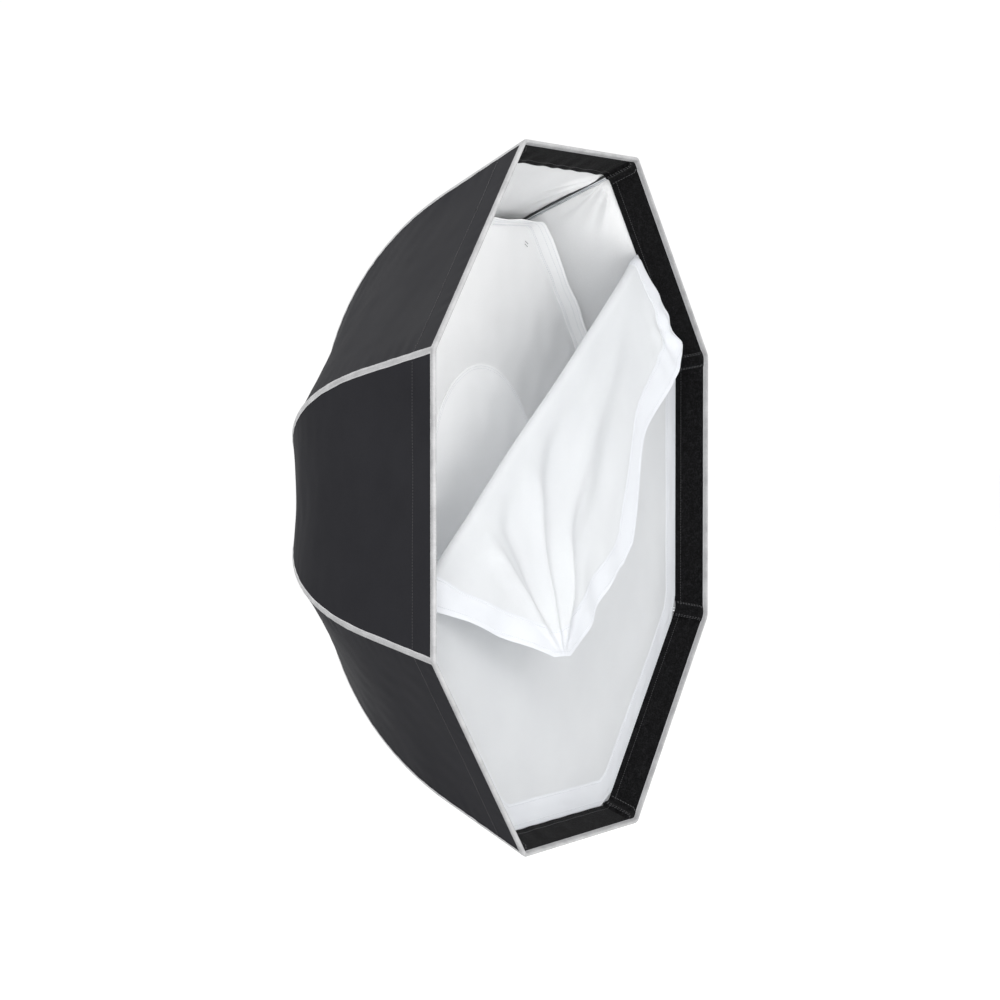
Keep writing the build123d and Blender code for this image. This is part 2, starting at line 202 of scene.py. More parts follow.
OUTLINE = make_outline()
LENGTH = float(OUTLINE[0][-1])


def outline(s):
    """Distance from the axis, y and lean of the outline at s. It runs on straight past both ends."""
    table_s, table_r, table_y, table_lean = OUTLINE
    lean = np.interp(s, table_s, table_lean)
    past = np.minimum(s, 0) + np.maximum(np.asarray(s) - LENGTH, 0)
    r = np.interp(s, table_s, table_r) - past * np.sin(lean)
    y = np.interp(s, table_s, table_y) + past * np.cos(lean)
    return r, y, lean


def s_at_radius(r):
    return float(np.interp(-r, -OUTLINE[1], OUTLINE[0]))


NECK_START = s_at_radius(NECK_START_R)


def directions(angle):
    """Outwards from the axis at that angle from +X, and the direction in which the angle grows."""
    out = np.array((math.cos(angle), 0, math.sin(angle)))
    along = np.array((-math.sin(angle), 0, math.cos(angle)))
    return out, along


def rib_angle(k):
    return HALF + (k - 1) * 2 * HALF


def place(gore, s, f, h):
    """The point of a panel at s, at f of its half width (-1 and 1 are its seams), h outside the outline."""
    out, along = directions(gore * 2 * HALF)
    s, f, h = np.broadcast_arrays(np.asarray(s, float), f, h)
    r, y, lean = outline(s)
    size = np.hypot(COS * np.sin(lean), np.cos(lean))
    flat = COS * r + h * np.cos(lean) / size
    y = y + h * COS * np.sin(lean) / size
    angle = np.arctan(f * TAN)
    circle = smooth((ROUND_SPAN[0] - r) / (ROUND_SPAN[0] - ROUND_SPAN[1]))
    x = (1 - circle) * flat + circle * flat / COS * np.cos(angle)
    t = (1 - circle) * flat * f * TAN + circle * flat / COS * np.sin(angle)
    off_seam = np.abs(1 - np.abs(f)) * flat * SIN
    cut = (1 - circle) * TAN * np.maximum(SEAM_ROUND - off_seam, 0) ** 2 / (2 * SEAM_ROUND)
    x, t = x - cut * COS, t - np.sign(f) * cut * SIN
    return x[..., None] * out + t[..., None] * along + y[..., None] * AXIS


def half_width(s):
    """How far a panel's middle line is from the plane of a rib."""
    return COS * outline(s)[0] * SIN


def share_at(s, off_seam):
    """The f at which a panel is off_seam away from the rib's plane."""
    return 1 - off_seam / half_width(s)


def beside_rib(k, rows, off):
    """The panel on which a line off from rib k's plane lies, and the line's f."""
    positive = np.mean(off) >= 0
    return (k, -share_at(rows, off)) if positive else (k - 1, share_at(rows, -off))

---

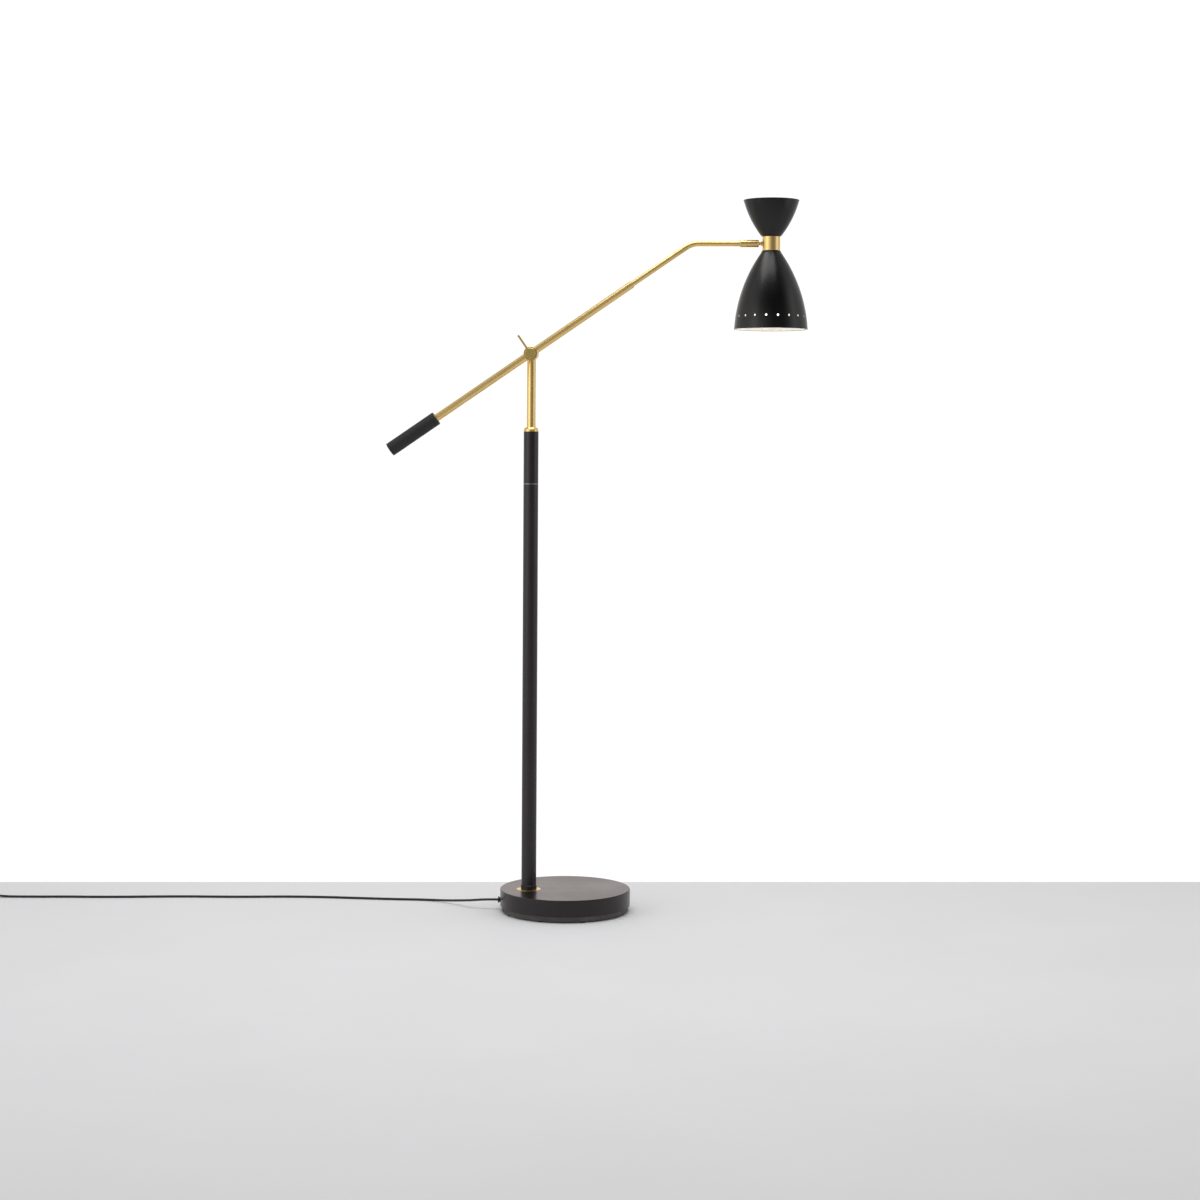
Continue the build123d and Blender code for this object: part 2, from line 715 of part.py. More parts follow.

---

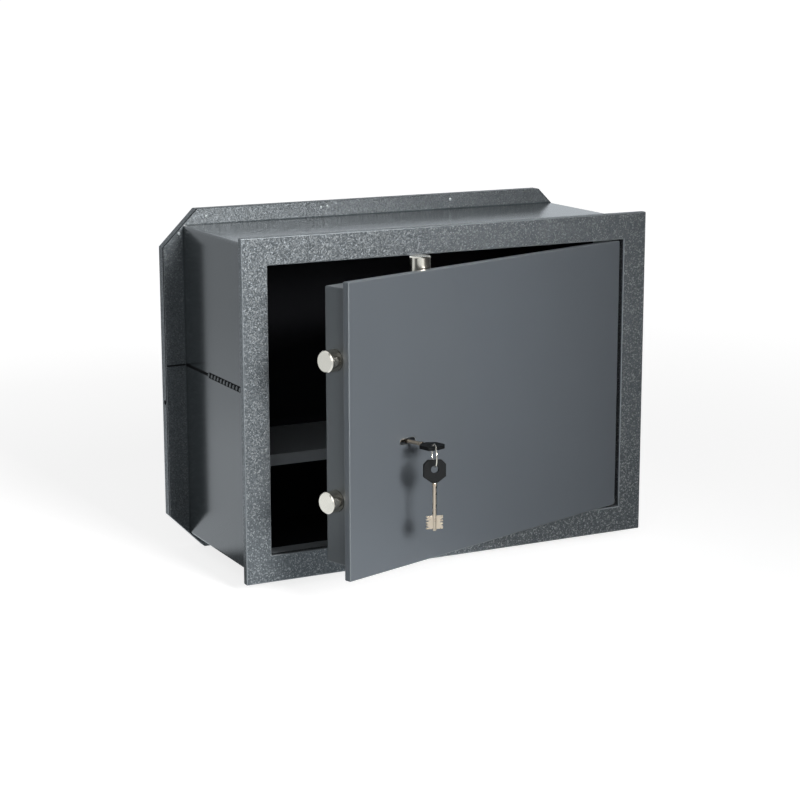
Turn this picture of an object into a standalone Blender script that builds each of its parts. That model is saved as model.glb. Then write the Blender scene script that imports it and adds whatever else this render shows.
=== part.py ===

> [SHORT EXERCISE]: Above are the records; print exactly the lines from the line with "Keep writing the" to the line with "NECK_START = s_at_radius(NECK_START_R)", including both, and nothing else.

> [SOLUTION FOR THIS PROBLEM]:
Keep writing the build123d and Blender code for this image. This is part 2, starting at line 202 of scene.py. More parts follow.
OUTLINE = make_outline()
LENGTH = float(OUTLINE[0][-1])


def outline(s):
    """Distance from the axis, y and lean of the outline at s. It runs on straight past both ends."""
    table_s, table_r, table_y, table_lean = OUTLINE
    lean = np.interp(s, table_s, table_lean)
    past = np.minimum(s, 0) + np.maximum(np.asarray(s) - LENGTH, 0)
    r = np.interp(s, table_s, table_r) - past * np.sin(lean)
    y = np.interp(s, table_s, table_y) + past * np.cos(lean)
    return r, y, lean


def s_at_radius(r):
    return float(np.interp(-r, -OUTLINE[1], OUTLINE[0]))


NECK_START = s_at_radius(NECK_START_R)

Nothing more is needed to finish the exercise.